Nous essayerons donc ici de déceler les moments de subversivité de Black Mirror dans quelques axes qui m’ont paru intéressants. Au-delà d’une simple critique des nouvelles technologies, nous creuserons dans les couloirs tordus et compliqués de la méthode Black Mirror, qui n’est pas aussi rectiligne et frontale dans son approche des nouvelles technologies qu’elle n’y paraît. Je commencerai d’abord par analyser deux axes formels sur l’écriture Black Mirror, qui nous feront toucher du doigt la manière avec laquelle la série nous fait faire face à nous-mêmes, avec deux approches radicalement opposées – d’un côté la stratégie du choc, de l’autre les couloirs de l’intime – pour subvertir notre vision morale du monde. Puis, j’analyserai deux axes thématiques intéressants, montrant que la charge de la nouvelle technologie est bien plus nuancée qu’il n’y paraît et moins frontale que l’on pourrait croire ; il y a, dans ces deux axes thématiques que vous découvrirez, des coefficients de subversion auxquels vous ne vous attendez sans doute pas. Après une conclusion sur cet aspect de Black Mirror et une analyse du déclin de subversion de Black Mirror avec les années au profit d’une approche plus « fun », j’analyserai la dernière saison en date, qui signe une déception majeure pour les amateurs de Black Mirror de la première heure.

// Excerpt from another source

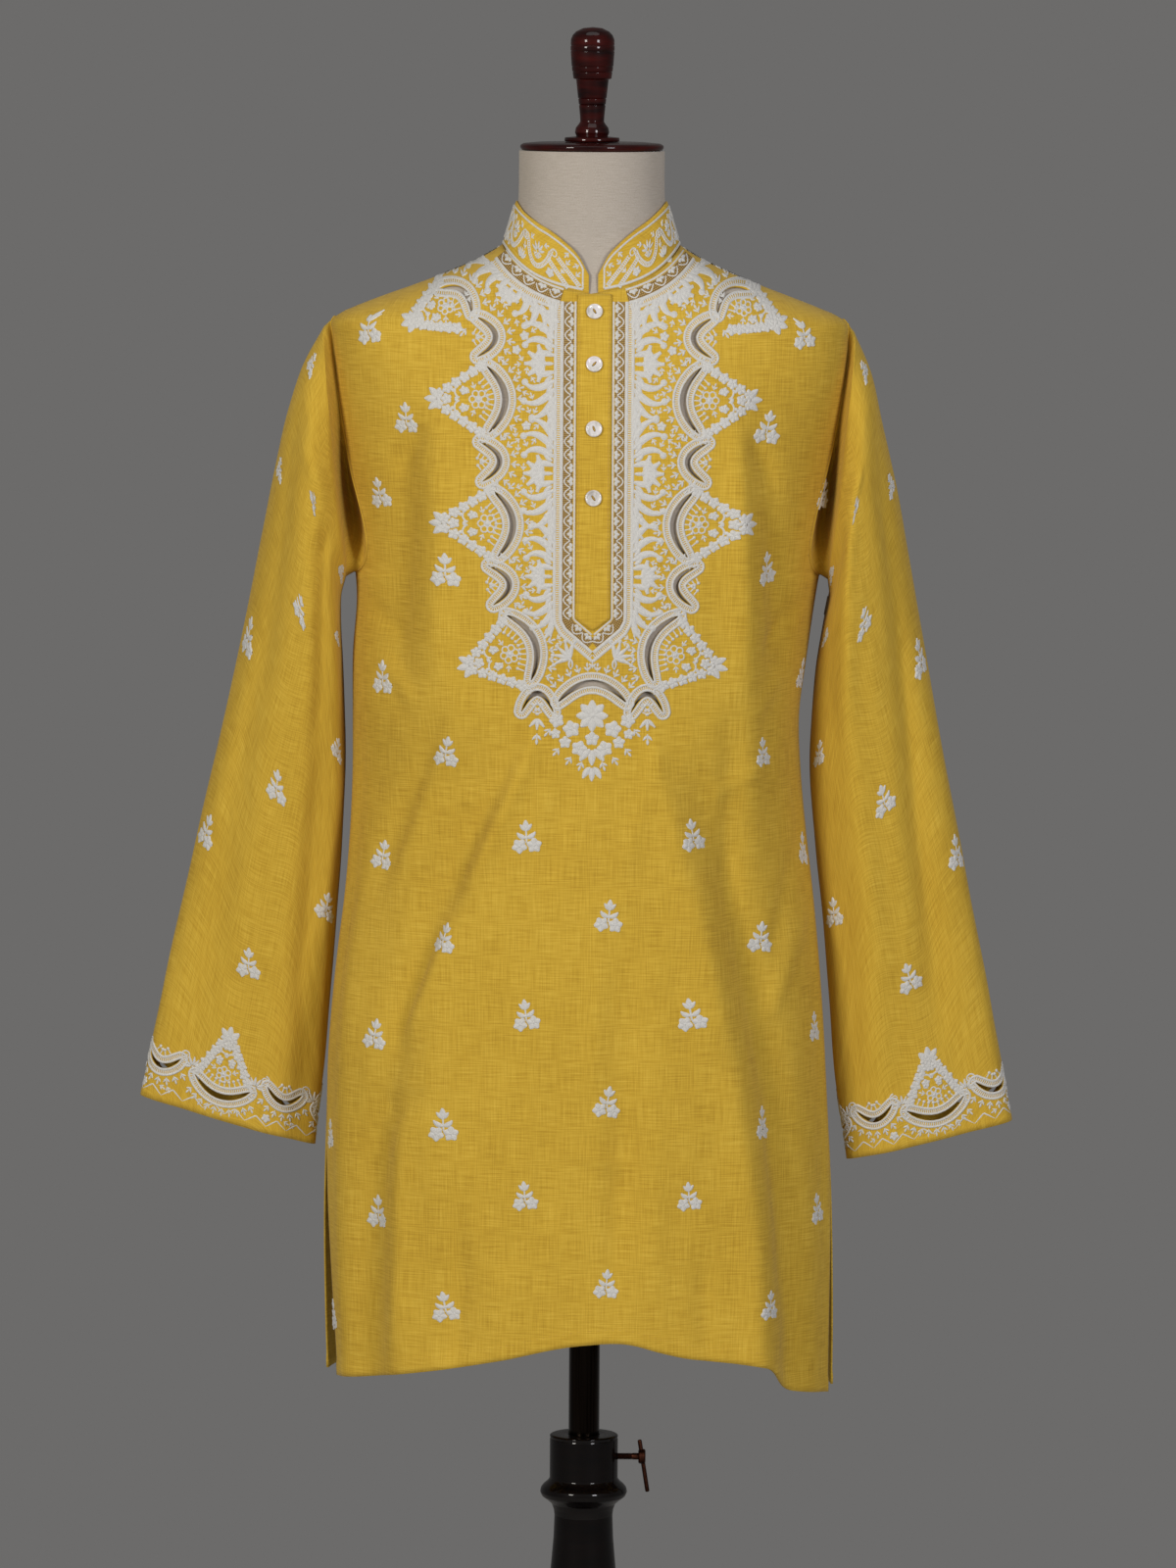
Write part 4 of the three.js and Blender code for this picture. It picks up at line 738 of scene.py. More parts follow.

Euh est-ce qu’on est dans Black Mirror, ou quoi ?
N.B : il est notable que je me sois concentré sur les aspects qui m’ont paru les plus intéressants de Black Mirror. De nombreux épisodes seront ainsi passés sous silence, m’étant concentré sur ceux qui étaient les plus susceptibles d’explorer ma thèse ; mais il va de soi que des analyses plus poussées sur certains d’être eux permettraient peut-être d’être encore plus justes et précis dans la réponse à cette thèse. Je prie donc mon lecteur de m’excuser pour une analyse qui ne manquera pas, à certains instants, de rester lacunaire.